A Harvard historian, film-maker and journalist, Ferguson is known for his provocative, contrarian views. “The Great Degeneration: How Institutions Decay and Economies Die” is his latest book. “The Ascent of Money,” a recent documentary series, won the International Emmy award. He is writing a life of Henry Kissinger.

...History is like an oil tanker. It does not turn on a dime. Mankind sails forward through time in seas that are sometimes calm, sometimes stormy. At times it seems almost becalmed, at other times it can do 12 knots. Depending on who captains the ship, it veers sometimes to port, sometimes to starboard. When it changes direction, the turn is generally slow.

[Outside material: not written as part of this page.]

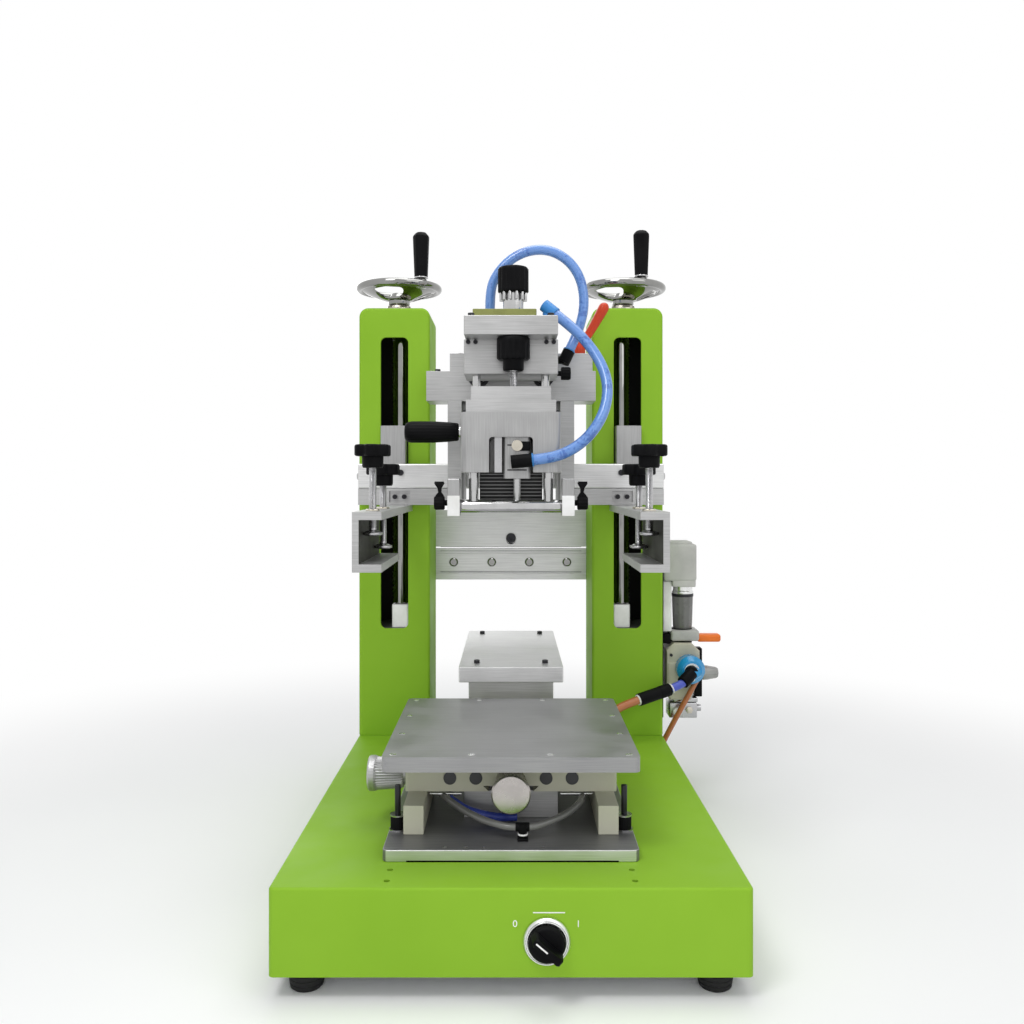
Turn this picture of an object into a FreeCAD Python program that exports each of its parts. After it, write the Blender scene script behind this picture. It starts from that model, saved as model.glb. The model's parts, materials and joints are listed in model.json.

The things that change suddenly on an oil tanker are the emotions of the crew. Nine hundred and ninety-nine days out of a thousand, they obey their orders and do their work. But very occasionally there is a drama. The men mutiny and the captain is clapped in irons. Or pirates board the ship. Such events are what historians love to study and call “revolutions.” Still, the ship plows onward.

In other words, do not expect 1989 to happen every year — and don’t exaggerate how big a turning point even 1989 was. Nearly a quarter of a century ago, Francis Fukuyama hailed “an unabashed victory of economic and political liberalism… the Triumph of the West.”

It seemed so true. Who could forget the thrill of that night — Nov. 9, 1989 — when the Cold War ended not with Armageddon but with a street party? Yet, as I write, the People’s Republic of China is poised to overtake the United States in terms of gross domestic product (adjusted for differences in purchasing power) in 2017. If you invested in the West in 1989 you fared much worse than if you had invested in the Rest. Emerging stock markets have risen by a factor of five since 1989; the U.S. market, fourfold; Europe, less than threefold....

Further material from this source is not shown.